Lighthouse in Maryland, United States

The Piney Point Lighthouse was built in 1836 located at Piney Point on the Potomac River in Maryland just up the river from the mouth of the Chesapeake Bay. The Coast Guard decommissioned it in 1964 and it has since become a museum. It is known as the Lighthouse of Presidents because several early US Presidents visited or stayed on the grounds.

== History ==
Congress appropriated $5000 to build the lighthouse in 1836. The lighthouse was built by John Donahoo and had a range of 10 nmi. The lamp was replaced in 1855 with a Fresnel lens upgrading the range to 11 nmi.

A bell tower was added in 1880 and was in service until 1954 when Hurricane Hazel damaged it beyond repair.

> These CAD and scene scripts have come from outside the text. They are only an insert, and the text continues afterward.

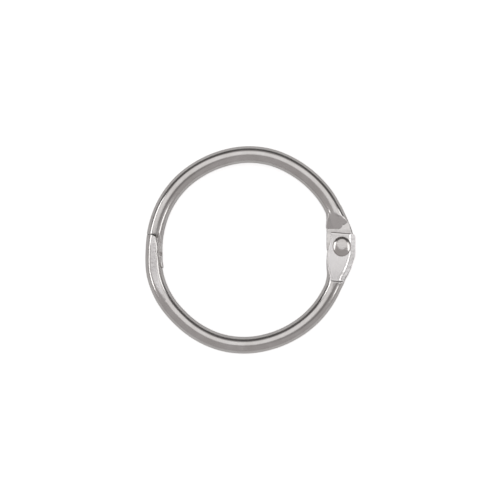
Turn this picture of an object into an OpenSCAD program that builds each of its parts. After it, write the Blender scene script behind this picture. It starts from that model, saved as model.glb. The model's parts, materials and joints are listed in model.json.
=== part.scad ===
// Hinged binder ring for punched sheets. Two round wire halves turn on a riveted
// fork hinge at the right and snap together in a side lap at the left.
// The ring lies flat; +Z is the ring's axis, +X points from the closure to the hinge.

/* [Ring] */
// clear diameter inside the closed ring
inner_d = 25.4; // [22:0.2:40]
// diameter of the round wire
wire_d = 2.5; // [2.4:0.05:3]
// how far the upper arc's centre sits right of the ring's middle
upper_right = 0.16; // [0:0.01:0.25]
// how far the upper arc's centre sits above the ring's middle
upper_up = 0.21; // [0:0.01:0.3]
// how far the lower arc's centre sits left of the ring's middle
lower_left = 0.05; // [0:0.01:0.1]
// how far the lower arc's centre sits below the ring's middle
lower_down = 0.25; // [0:0.01:0.35]

/* [Hinge fork] */
// height of the hinge pin above the ring's middle
pivot_up = 0.5; // [0:0.05:1]
// thickness over both cheeks of the fork
fork_t = 2.3; // [2.1:0.05:2.4]
// reach of the fork from the pin to its outer side
fork_out = 2.1; // [2:0.05:2.5]
// reach of the fork from the pin to its inner side
fork_in = 2.25; // [2.1:0.05:2.6]
// reach of the fork above the pin
fork_top = 2; // [1.7:0.05:2.1]
// reach of the pressed flat below the pin
fork_len = 5.25; // [4.5:0.05:6.5]
// depth of the slot below the pin
slot_depth = 2.2; // [2.15:0.05:2.8]
// width of the bevel along the fork's outer side
fork_bevel_out = 0.6; // [0.3:0.05:0.8]
// width of the bevel along the fork's inner side
fork_bevel_in = 0.25; // [0.15:0.05:0.4]
// height of both bevels
fork_bevel_h = 0.4; // [0.2:0.05:0.45]

/* [Hinge tongue] */
// thickness of the flattened tongue
tongue_t = 1.2; // [0.9:0.05:1.35]
// radius of the tongue's round end about the pin
tongue_r = 2; // [1.8:0.05:2.05]
// clearance between the tongue and each cheek
slot_gap = 0.04; // [0.02:0.01:0.1]
// height above the pin where the wire begins to thicken
ramp_from = 2.45; // [2.4:0.05:3]
// length of the slope from the tongue up to the round wire
ramp_len = 2.55; // [2:0.05:3.5]

/* [Rivet] */
// diameter of the rivet's shank
rivet_d = 1.3; // [1:0.05:1.5]
// radial clearance of the tongue on the shank
rivet_play = 0.04; // [0.02:0.01:0.1]
// diameter of each rivet head
head_d = 2.7; // [2.2:0.05:3]
// diameter of the flat on top of each head
head_flat_d = 1.45; // [1:0.05:1.8]
// height of each head
head_h = 0.42; // [0.3:0.02:0.6]

/* [Closure] */
// height of the upper wire's square end above the ring's middle
end_up = 2.4; // [2:0.05:3]
// gap between the upper wire's end and the lower wire's tip
tip_gap = 0.37; // [0.2:0.01:0.6]
// reach of the lap tongue below the upper wire's end
lap_len = 5.2; // [4.6:0.05:6]
// width of the lap tongue, from its inner side to the seam
lap_w = 0.76; // [0.6:0.02:1]
// thickness of the lap tongue
lap_t = 1.7; // [1.4:0.05:2]
// clearance in the seam
lap_gap = 0.03; // [0.02:0.01:0.06]
// length of the slope where the round wire thins to the lap tongue
lap_ramp = 1.75; // [1:0.05:2.2]
// length of the tapered end of the lap tongue
taper_len = 0.9; // [0.6:0.05:1.4]
// angle of the tapered end
taper_deg = 20; // [10:1:30]
// radius of the catch ridge on the lap tongue
catch_r = 0.25; // [0.2:0.01:0.35]
// height of the catch ridge over the seam
catch_h = 0.08; // [0.04:0.01:0.12]
// distance of the catch ridge below the ring's middle
catch_down = 0.35; // [0.1:0.05:0.6]
// width of the punched pit in the lap tongue
pit_w = 0.4; // [0.3:0.02:0.45]
// height of the punched pit
pit_l = 0.45; // [0.3:0.02:0.5]
// depth of the pit's floor below the tongue's face
pit_depth = 0.5; // [0.2:0.05:0.7]
// distance of the pit's lower side below the ring's middle
pit_down = 0.88; // [0.8:0.02:1.2]

/* [Pressed flat] */
// depth of the pressed flat at its deepest place
flat_depth = 0.24; // [0.1:0.02:0.3]
// depth of the pressed flat at the lower wire's tip
flat_tip_depth = 0.07; // [0.02:0.01:0.15]
// distance of the deepest place below the ring's middle
flat_down = 3.8; // [3.4:0.1:5]
// distance of the flat's lower end below the ring's middle
flat_end_down = 7.6; // [6.5:0.1:8.5]

/* [Hidden] */

ring_fn = 240;
wire_fn = 48;
pin_fn = 64;
seam_fn = 900;
eps = 0.01;
reach = 20;

mid_r = inner_d / 2 + wire_d / 2;
out_r = inner_d / 2 + wire_d;
half_t = fork_t / 2;
slot_t = tongue_t + 2 * slot_gap;
lift = half_t + head_h;

// the pin stands on the upper wire's centreline
pivot_x = upper_right + sqrt(pow(mid_r, 2) - pow(pivot_up - upper_up, 2));

// where the plate of the hinge tongue meets the upper wire
plate_top = ramp_from + ramp_len - 0.4;
plate_rise = pivot_up + plate_top - upper_up;
plate_top_in = upper_right + sqrt(pow(inner_d / 2, 2) - pow(plate_rise, 2)) - pivot_x;
plate_top_out = upper_right + sqrt(pow(out_r, 2) - pow(plate_rise, 2)) - pivot_x;
neck_up = ramp_from - 0.5;
neck_out = 0.8 * tongue_r;

// where the fork's outer side meets the lower wire
foot_drop = pivot_up - fork_len + lower_down;
foot_flare = 0.15;
foot_out = sqrt(pow(out_r, 2) - pow(foot_drop, 2)) - lower_left - pivot_x + foot_flare;
knee_down = 1.35;
corner = 0.6;
side_slope = atan2(fork_out - foot_out, fork_len - knee_down);

// the seam runs round the pin so that the halves slide past each other
seam_in = upper_right - sqrt(pow(inner_d / 2, 2) - pow(pivot_up - upper_up, 2));
seam_r = pivot_x - seam_in + lap_w;
lap_end = end_up - lap_len;
taper_from = lap_end + taper_len;
taper_x = pivot_x - sqrt(pow(seam_r, 2) - pow(taper_from - pivot_up, 2));
tip_up = end_up - tip_gap;
catch_deg = 180 + asin((catch_down + pivot_up) / seam_r);
pit_x = upper_right - sqrt(pow(inner_d / 2, 2) - pow(pit_down + upper_up, 2)) - 0.05;

upper_left_end = upper_right - out_r;
mid_x = (pivot_x + fork_out + upper_left_end) / 2;

// ring coordinates to part coordinates: centred, resting on the lower rivet head
module placed() {
    translate([-mid_x, 0, lift])
        children();
}

module at_pivot() {
    translate([pivot_x, pivot_up, 0])
        children();
}

// round wire bent to an arc of the ring
module wire_arc(right, up, from, to) {
    translate([right, up, 0])
        rotate([0, 0, from])
            rotate_extrude(angle = to - from, $fn = ring_fn)
                translate([mid_r, 0])
                    circle(d = wire_d, $fn = wire_fn);
}

module upper_wire(from, to) {
    wire_arc(upper_right, upper_up, from, to);
}

module lower_wire(from, to) {
    wire_arc(-lower_left, -lower_down, from, to);
}

// a box on the closure side of the ring, between two heights
module closure_band(low, high) {
    translate([-reach, low, -reach / 2])
        cube([reach, high - low, reach]);
}

// side profile swept across the ring, mirrored to both faces
module face_cut(points, width) {
    for (side = [0, 1])
        mirror([0, 0, side])
            rotate([90, 0, 90])
                linear_extrude(height = width)
                    polygon(points);
}

// everything on the tongue's side of the seam, grown by a clearance
module tongue_side(gap) {
    intersection() {
        at_pivot()
            cylinder(r = seam_r + gap, h = reach, center = true, $fn = seam_fn);
        translate([taper_x - gap, taper_from, 0])
            rotate([0, 0, taper_deg])
                translate([0, -reach / 2, -reach / 2])
                    cube([reach, reach, reach]);
    }
}

module catch_ridge(gap) {
    at_pivot()
        rotate([0, 0, catch_deg])
            translate([seam_r - catch_r + catch_h, 0, 0])
                cylinder(r = catch_r + gap, h = lap_t + 2 * gap, center = true, $fn = pin_fn);
}

// three-sided punch mark in the face of the lap tongue
module punched_pit() {
    translate([pit_x, -pit_down, lap_t / 2 - pit_depth])
        linear_extrude(height = wire_d)
            polygon([[-pit_w, 0], [0, 0], [-pit_w / 3, pit_l]]);
}

module lap_tongue() {
    difference() {
        union() {
            intersection() {
                upper_wire(165, 200);
                tongue_side(0);
                closure_band(lap_end, end_up + eps);
            }
            catch_ridge(0);
        }
        translate([-reach, 0, 0])
            face_cut([
                [end_up, wire_d / 2],
                [end_up - lap_ramp, lap_t / 2],
                [lap_end - 1, lap_t / 2],
                [lap_end - 1, wire_d],
                [end_up, wire_d]
            ], reach);
        punched_pit();
    }
}

// flattened plate that turns between the cheeks
module hinge_tongue() {
    at_pivot()
        linear_extrude(height = tongue_t, center = true)
            union() {
                circle(r = tongue_r, $fn = pin_fn);
                polygon([
                    [-tongue_r, 0],
                    [-fork_in, 0.4 * fork_top],
                    [plate_top_in, plate_top],
                    [plate_top_out, plate_top],
                    [neck_out, neck_up],
                    [tongue_r, 0]
                ]);
            }
}

module upper_half_ring() {
    color([0.74, 0.73, 0.71])
        placed()
            difference() {
                union() {
                    difference() {
                        upper_wire(6, 178);
                        closure_band(-reach, end_up);
                        at_pivot()
                            translate([-reach / 4, 0, 0])
                                face_cut([
                                    [0, tongue_t / 2],
                                    [ramp_from, tongue_t / 2],
                                    [ramp_from + ramp_len, wire_d / 2 + eps],
                                    [ramp_from + ramp_len, wire_d],
                                    [0, wire_d]
                                ], reach / 2);
                    }
                    lap_tongue();
                    hinge_tongue();
                }
                at_pivot()
                    cylinder(r = rivet_d / 2 + rivet_play, h = wire_d, center = true, $fn = pin_fn);
            }
}

// long prism whose slanted faces bevel the edges of the plate inside it
module bevelled_prism(left, right, bevel_left, bevel_right) {
    spread = (half_t - fork_bevel_h) / fork_bevel_h;
    rotate([90, 0, 0])
        linear_extrude(height = reach, center = true)
            polygon([
                [left - spread * bevel_left, 0],
                [left + bevel_left, -half_t],
                [right - bevel_right, -half_t],
                [right + spread * bevel_right, 0],
                [right - bevel_right, half_t],
                [left + bevel_left, half_t]
            ]);
}

module fork() {
    at_pivot()
        intersection() {
            linear_extrude(height = fork_t + 1, center = true)
                polygon([
                    [-fork_in, -fork_len],
                    [foot_out, -fork_len],
                    [fork_out, -knee_down],
                    [fork_out, fork_top - corner],
                    [fork_out - corner, fork_top],
                    [-fork_in + corner, fork_top],
                    [-fork_in, 0.4 * fork_top]
                ]);
            bevelled_prism(-fork_in, fork_out, fork_bevel_in, fork_bevel_out);
            translate([fork_out, -knee_down, 0])
                rotate([0, 0, -side_slope])
                    bevelled_prism(-reach / 2, 0, 1, fork_bevel_out);
        }
}

// the lower wire from its tip to the fork, thinned where the fork begins
module lower_stem() {
    difference() {
        lower_wire(165, 350);
        closure_band(tip_up, reach);
        translate([0, pivot_up - fork_len + 0.5, -reach / 2])
            cube([reach, reach, reach]);
        at_pivot()
            translate([-reach / 4, 0, 0])
                face_cut([
                    [-fork_len, half_t],
                    [0, half_t],
                    [0, wire_d],
                    [-fork_len, wire_d]
                ], reach / 2);
    }
}

module lower_half_ring() {
    color([0.72, 0.71, 0.69])
        placed()
            difference() {
                union() {
                    lower_stem();
                    fork();
                }
                // recess for the lap tongue and its ridge
                intersection() {
                    tongue_side(lap_gap);
                    closure_band(lap_end - lap_gap, reach);
                }
                catch_ridge(lap_gap);
                // outer side flush with the upper wire
                translate([upper_left_end - wire_d, -reach / 2, -reach / 2])
                    cube([wire_d, reach, reach]);
                // long pressed flat behind the tip
                translate([-reach, 0, 0])
                    face_cut([
                        [tip_up + 1, wire_d / 2 - flat_tip_depth],
                        [-flat_down, wire_d / 2 - flat_depth],
                        [-flat_end_down, wire_d / 2 + eps],
                        [-flat_end_down, wire_d],
                        [tip_up + 1, wire_d]
                    ], reach / 2);
                // slot and pin hole of the fork
                at_pivot()
                    translate([-reach / 4, -slot_depth, -slot_t / 2])
                        cube([reach / 2, reach / 2, slot_t]);
                at_pivot()
                    cylinder(d = rivet_d, h = wire_d, center = true, $fn = pin_fn);
            }
}

module rivet() {
    color([0.70, 0.68, 0.65])
        placed()
            at_pivot()
                rotate_extrude($fn = pin_fn)
                    polygon([
                        [0, -lift],
                        [head_flat_d / 2, -lift],
                        [head_d / 2 - head_h / 3, -half_t - head_h / 2],
                        [head_d / 2, -half_t],
                        [rivet_d / 2, -half_t],
                        [rivet_d / 2, half_t],
                        [head_d / 2, half_t],
                        [head_d / 2 - head_h / 3, half_t + head_h / 2],
                        [head_flat_d / 2, lift],
                        [0, lift]
                    ]);
}

upper_half_ring();
lower_half_ring();
rivet();
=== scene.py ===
import bmesh
import bpy
import json
import math
import numpy as np
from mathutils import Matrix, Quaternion, Vector


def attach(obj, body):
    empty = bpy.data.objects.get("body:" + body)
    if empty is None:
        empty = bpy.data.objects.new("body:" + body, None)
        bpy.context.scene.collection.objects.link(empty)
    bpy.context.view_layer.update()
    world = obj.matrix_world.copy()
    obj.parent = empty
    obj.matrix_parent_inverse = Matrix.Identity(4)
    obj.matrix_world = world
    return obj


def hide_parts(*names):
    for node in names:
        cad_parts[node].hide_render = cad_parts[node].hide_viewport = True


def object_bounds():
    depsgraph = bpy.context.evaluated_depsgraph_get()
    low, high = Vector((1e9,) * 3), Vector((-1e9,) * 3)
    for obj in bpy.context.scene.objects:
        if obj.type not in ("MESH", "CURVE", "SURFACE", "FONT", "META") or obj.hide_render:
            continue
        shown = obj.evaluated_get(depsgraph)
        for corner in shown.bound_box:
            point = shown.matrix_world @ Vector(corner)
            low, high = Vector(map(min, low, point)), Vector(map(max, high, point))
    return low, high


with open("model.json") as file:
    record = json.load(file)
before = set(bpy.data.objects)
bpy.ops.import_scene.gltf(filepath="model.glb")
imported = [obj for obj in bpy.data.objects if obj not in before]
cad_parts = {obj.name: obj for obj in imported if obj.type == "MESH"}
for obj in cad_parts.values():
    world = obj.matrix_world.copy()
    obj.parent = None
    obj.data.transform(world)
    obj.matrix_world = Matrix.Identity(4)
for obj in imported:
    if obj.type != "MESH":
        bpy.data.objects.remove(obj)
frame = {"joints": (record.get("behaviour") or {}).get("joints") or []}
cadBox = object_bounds()
scene = bpy.context.scene
mm = 0.001

# shapes are worked out in millimetres round the ring's middle, then put in place from the hinge pin
hinge = next(j for j in frame["joints"] if j["name"] == "ring_hinge")
pin = {
    "x": 14.107,  # right of the ring's middle
    "y": 0.5,  # above it
}
ringMiddle = Vector(hinge["pos_m"]) / mm - Vector((pin["x"], pin["y"], 0))

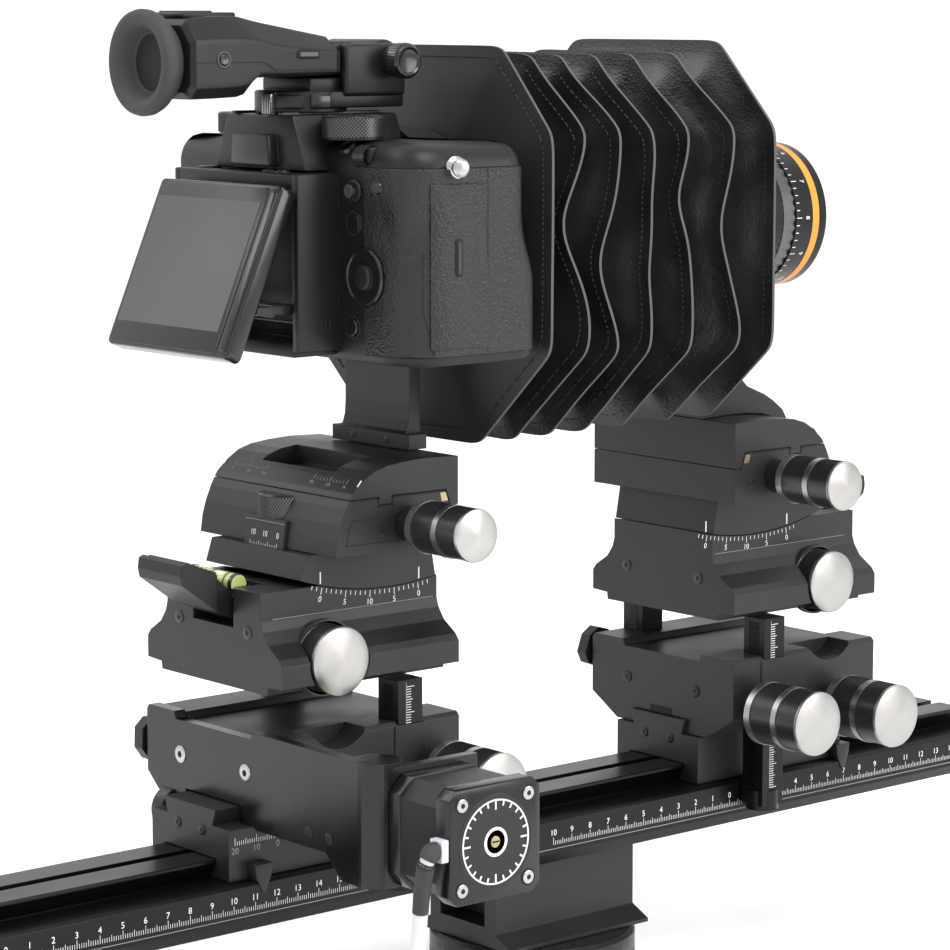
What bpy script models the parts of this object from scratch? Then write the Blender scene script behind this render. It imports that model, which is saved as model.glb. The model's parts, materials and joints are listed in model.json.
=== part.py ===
"""Technical view camera on a monorail, built from separate named pieces.

Metres, +Z up. The origin is the centre of the round base's bottom face. The lens looks along -Y,
the rail runs along Y, and the control knobs are on the -X side.
"""

import math

import bmesh
import bpy
from mathutils import Matrix, Vector

# --- driving dimensions -------------------------------------------------------------------------
GAP = 0.0003  # running gap between neighbouring pieces
OPTICAL_Z = 0.3170  # height of the tilt axis and of the camera body's lens mount
LENS_Z = 0.3150  # height of the lens in its plate

BASE_RADIUS = 0.0400
BASE_TOP = 0.0110
TURNTABLE_RADIUS = 0.0425
TURNTABLE_TOP = 0.0250
SOCKET_RADIUS = 0.0048
SOCKET_DEPTH = 0.0080

CLAMP_HALF_X = 0.0205
CLAMP_HALF_Y = 0.0380
CLAMP_FOOT_HALF_X = 0.0300

RAIL_BOTTOM = 0.0585
RAIL_TOP = 0.0852
RAIL_HALF = 0.0300
RAIL_FRONT = -0.2480
RAIL_SEAM = 0.0700
RAIL_REAR = 0.2850

REAR_PLANE = 0.1005  # y of the rear standard's swing axis and film plane line
FRONT_PLANE = -0.0973
BLOCK_HALF = 0.0435  # half width of every block of a standard
BLOCK_IN = -0.0242  # the blocks' reach from the plane line, towards the bellows
BLOCK_OUT = 0.0610  # and away from it

CARRIAGE_LENGTH = 0.0866
CARRIAGE_HALF = 0.0250
CARRIAGE_SHOULDER = 0.0976
DOVETAIL_TOP = 0.1038
DOVETAIL_HALF = 0.0165
DOVETAIL_FOOT = 0.0145

FOCUS_TOP = 0.1330  # side shelves of the focus block
FOCUS_CHANNEL = 0.1302  # floor of the channel between them
POST_X = 0.0373
POST_SIDE = 0.0120
POST_BOTTOM = 0.0660
COLLAR_RADIUS = 0.0069
COLLAR_HEIGHT = 0.0085
TILT_BOTTOM = 0.1490
TILT_TOP = 0.1870
TILT_RADIUS = 0.1340
CRADLE_TOP = 0.1990
CRADLE_HALF = 0.0300
SLIDE_TOP = 0.2334

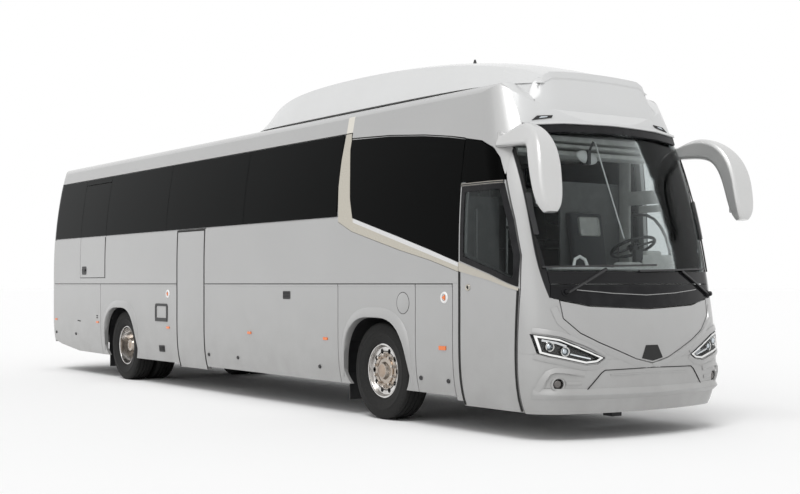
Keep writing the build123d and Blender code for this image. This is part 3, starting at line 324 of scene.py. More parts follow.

The federal government deeded the property to St. Mary's County in 1980 and in 1990 the Museum Division of St. Mary's County Department of Recreation and Parks began to renovate the grounds.

Exhibits at the Piney Point Lighthouse Museum focus on the lighthouse, the United States Coast Guard, the Piney Point area, and the story of the Black Panther U-1105 German submarine sunk in the Potomac that now serves as a shipwreck dive preserve.

The Potomac River Maritime Exhibit displays four historic wooden vessels in a separate building.

Visitors can climb the lighthouse tower when the museum is open for operation.

The nearby Piney Point Elementary School in Tall Timbers, Maryland is named after the lighthouse.